In last week’s Hobby Lobby case, the Supreme Court ruled in favor of the craft store’s request to be exempted from the Affordable Care Act’s contraception mandate, after claiming that providing contraception coverage to their employees contradicts with their “religious freedom.” This ruling is unpopular with the public, a blow to women’s rights, and has the potential to impact women who work for a large number of companies.
A recent Kaiser Health tracking poll found that 61 percent of Americans agreed with the following statement: “Employers should be required to provide health care plans that cover contraception and birth control at no cost.”
And when asked about the Hobby Lobby case directly, 55 percent answered yes to the question: “Should a for-profit business owner with religious objections to birth control be subject to the requirement?”

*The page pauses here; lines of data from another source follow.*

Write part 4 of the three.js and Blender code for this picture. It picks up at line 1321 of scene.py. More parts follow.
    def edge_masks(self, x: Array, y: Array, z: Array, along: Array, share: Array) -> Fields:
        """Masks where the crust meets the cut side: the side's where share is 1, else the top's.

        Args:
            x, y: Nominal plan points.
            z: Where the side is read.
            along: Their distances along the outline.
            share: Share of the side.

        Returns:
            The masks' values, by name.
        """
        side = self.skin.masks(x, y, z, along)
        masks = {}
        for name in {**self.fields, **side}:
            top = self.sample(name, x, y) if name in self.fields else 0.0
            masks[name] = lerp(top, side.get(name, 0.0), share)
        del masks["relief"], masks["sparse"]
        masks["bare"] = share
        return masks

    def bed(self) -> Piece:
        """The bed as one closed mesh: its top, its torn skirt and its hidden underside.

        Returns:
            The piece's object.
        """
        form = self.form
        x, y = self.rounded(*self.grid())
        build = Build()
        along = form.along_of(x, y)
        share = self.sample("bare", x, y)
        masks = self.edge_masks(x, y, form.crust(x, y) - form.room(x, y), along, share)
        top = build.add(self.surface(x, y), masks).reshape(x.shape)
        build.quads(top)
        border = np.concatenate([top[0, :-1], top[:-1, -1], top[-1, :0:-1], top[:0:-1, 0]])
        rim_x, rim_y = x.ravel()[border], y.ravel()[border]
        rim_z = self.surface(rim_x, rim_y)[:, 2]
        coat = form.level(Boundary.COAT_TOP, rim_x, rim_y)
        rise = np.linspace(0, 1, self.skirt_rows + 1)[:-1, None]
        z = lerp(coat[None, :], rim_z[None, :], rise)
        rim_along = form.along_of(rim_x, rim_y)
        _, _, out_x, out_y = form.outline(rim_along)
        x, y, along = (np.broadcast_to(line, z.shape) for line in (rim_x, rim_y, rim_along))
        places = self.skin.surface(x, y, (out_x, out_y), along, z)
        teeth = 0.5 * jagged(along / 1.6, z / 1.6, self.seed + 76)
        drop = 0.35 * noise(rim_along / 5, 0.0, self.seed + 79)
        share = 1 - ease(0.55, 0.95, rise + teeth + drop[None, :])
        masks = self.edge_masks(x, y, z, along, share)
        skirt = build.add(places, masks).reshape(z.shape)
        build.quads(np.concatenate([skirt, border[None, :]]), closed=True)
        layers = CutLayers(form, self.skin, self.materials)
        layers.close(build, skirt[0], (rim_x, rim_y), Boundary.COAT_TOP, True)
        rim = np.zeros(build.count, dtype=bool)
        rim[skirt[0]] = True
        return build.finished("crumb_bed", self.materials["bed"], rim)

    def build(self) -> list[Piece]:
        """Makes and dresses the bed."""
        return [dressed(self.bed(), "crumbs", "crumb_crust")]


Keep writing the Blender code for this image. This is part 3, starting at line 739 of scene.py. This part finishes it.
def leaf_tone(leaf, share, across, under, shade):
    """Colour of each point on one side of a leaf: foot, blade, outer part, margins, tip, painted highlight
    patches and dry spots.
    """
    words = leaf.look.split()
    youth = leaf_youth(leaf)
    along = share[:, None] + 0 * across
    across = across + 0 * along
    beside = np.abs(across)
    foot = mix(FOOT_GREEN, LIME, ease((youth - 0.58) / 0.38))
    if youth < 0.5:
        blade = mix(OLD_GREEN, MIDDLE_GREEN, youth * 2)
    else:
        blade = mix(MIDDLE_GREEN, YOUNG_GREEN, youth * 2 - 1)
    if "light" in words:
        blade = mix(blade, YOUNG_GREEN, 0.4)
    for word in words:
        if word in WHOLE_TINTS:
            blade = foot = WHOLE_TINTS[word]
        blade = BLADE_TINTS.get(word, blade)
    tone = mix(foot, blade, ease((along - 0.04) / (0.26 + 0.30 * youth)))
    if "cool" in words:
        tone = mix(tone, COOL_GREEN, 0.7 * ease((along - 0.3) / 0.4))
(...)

The poll results aren’t surprising when you consider the statistics about contraception use in the U.S.: According to the Guttmacher Institute, 99 percent of women have engaged in intercourse using some form of contraception, and 62 percent of women who are currently sexually active are using contraception methods.
In May 2012, the Public Religion Research Institute found that 89 percent of all Americans, and 82 percent of Catholics, believe that “birth control is morally acceptable.”
The Supreme Court ruled that “closely-held corporations” cannot be forced to pay for their employees’ birth control if they have religious objections. A closely-held corporation is defined as a company where five or fewer individuals own more than half the company’s stock.
This ruling potentially has broad and sweeping implications. In fact, 52 percent of the American workforce is employed by closely-held corporations. Ninety percent of corporations in the U.S. are considered closely-held. If large numbers of such corporations were to attempt exemption, this could impact a huge number of American workers.
Eighty-four companies have already filed for exemption of the mandate as of June 30th. Seven of those companies are located in Minnesota:
O’Brien Industrial Holding
Randy Reed Automotive
Doboszenski & Sons Inc.
In her dissent, Justice Ruth Bader Ginsburg, vehemently disagreed with the ruling and showed considerable concern about the scope of the decision:
“Although the court attempts to cabin its language to closely held corporations, its logic extends to corporations of any size, public or private.”
She also brings up the possibility of the Supreme Court encountering slippery slopes ahead because of the ruling.
“Would the exemption extend to employers with religiously grounded objections to blood transfusions, antidepressants, medications derived from pigs, including anesthesia, intravenous fluids, and pills coated with gelatin, and vaccinations. Not much help there for the lower courts bound by today’s decision.”
“The court, I fear, has ventured into a minefield.”
The Court’s ruling that corporations have religious views is also a major step backward for women’s rights. With such large numbers of women using contraceptive care, the ruling has the ability to affect thousands of women and prevent them from getting basic health care needs. Why? Because their bosses have a religious objection to their healthcare choices.
Following the Hobby Lobby ruling, women everywhere are asking themselves: why should anyone have a right to dictate the use of your healthcare besides yourself?
President Barack Obama has made it very clear that he is extremely disappointed with the ruling.
“No you can’t deny women their basic rights and pretend it’s about your “religious freedom.” If you don’t like Birth Control, don’t use it. Religious freedom doesn’t mean you can force others to live by your own beliefs,”
he said about the case.
The Supreme Court ultimately ruled that corporations have individual rights that trump those of the women who work for them. We’ll have to wait and see how many conservative companies will push the limits of this ruling.